DESCRIPTION OF THE TASK: From the listing below, tally the lines that include "which". Return only the total.

INFORMATION SHOWN:
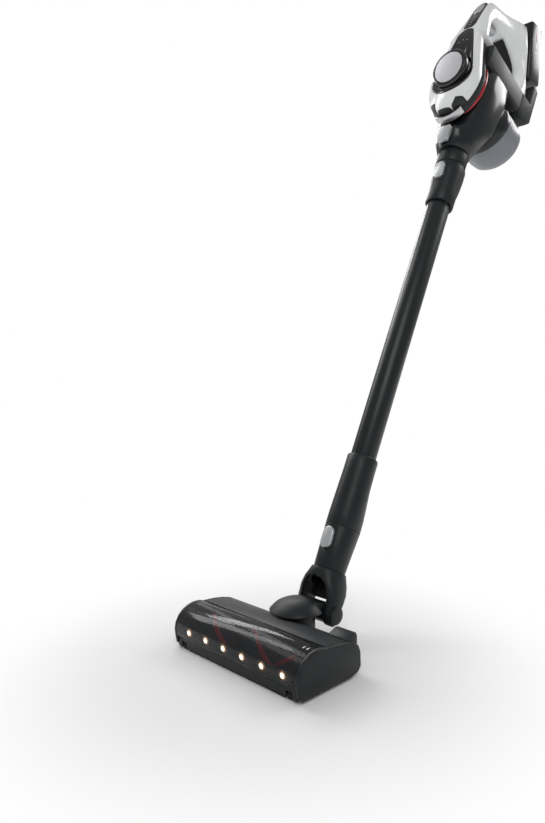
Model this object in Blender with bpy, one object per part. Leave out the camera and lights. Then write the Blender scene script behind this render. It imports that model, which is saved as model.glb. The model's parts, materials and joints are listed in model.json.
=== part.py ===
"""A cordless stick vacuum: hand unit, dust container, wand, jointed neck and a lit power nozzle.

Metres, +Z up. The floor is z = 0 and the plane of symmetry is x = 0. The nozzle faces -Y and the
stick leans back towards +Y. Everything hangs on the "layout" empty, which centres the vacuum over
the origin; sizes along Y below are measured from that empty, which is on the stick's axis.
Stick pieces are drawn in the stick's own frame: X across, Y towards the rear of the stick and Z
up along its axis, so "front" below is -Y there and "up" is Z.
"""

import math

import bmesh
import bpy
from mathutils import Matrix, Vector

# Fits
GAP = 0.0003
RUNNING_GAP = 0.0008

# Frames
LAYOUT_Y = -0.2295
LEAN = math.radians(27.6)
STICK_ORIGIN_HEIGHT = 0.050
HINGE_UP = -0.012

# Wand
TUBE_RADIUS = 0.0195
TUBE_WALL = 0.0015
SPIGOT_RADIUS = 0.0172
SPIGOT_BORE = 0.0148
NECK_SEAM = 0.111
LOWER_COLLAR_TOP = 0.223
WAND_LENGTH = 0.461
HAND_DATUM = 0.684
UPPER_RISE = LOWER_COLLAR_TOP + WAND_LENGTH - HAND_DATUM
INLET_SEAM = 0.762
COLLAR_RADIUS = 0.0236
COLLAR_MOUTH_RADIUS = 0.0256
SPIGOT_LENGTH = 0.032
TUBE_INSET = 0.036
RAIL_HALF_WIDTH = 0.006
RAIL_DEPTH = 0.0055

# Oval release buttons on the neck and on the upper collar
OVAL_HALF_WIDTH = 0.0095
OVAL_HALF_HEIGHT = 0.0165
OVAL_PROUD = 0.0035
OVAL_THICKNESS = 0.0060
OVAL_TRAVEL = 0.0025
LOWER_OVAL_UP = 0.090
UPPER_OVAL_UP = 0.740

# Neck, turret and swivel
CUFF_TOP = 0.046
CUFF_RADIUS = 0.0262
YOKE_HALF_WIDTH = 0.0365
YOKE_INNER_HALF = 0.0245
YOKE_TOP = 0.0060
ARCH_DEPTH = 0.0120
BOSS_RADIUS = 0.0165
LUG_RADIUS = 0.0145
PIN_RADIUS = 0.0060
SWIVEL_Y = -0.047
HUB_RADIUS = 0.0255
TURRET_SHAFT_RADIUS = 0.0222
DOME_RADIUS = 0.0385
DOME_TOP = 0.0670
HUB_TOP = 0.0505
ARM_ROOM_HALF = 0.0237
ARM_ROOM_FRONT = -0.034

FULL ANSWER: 3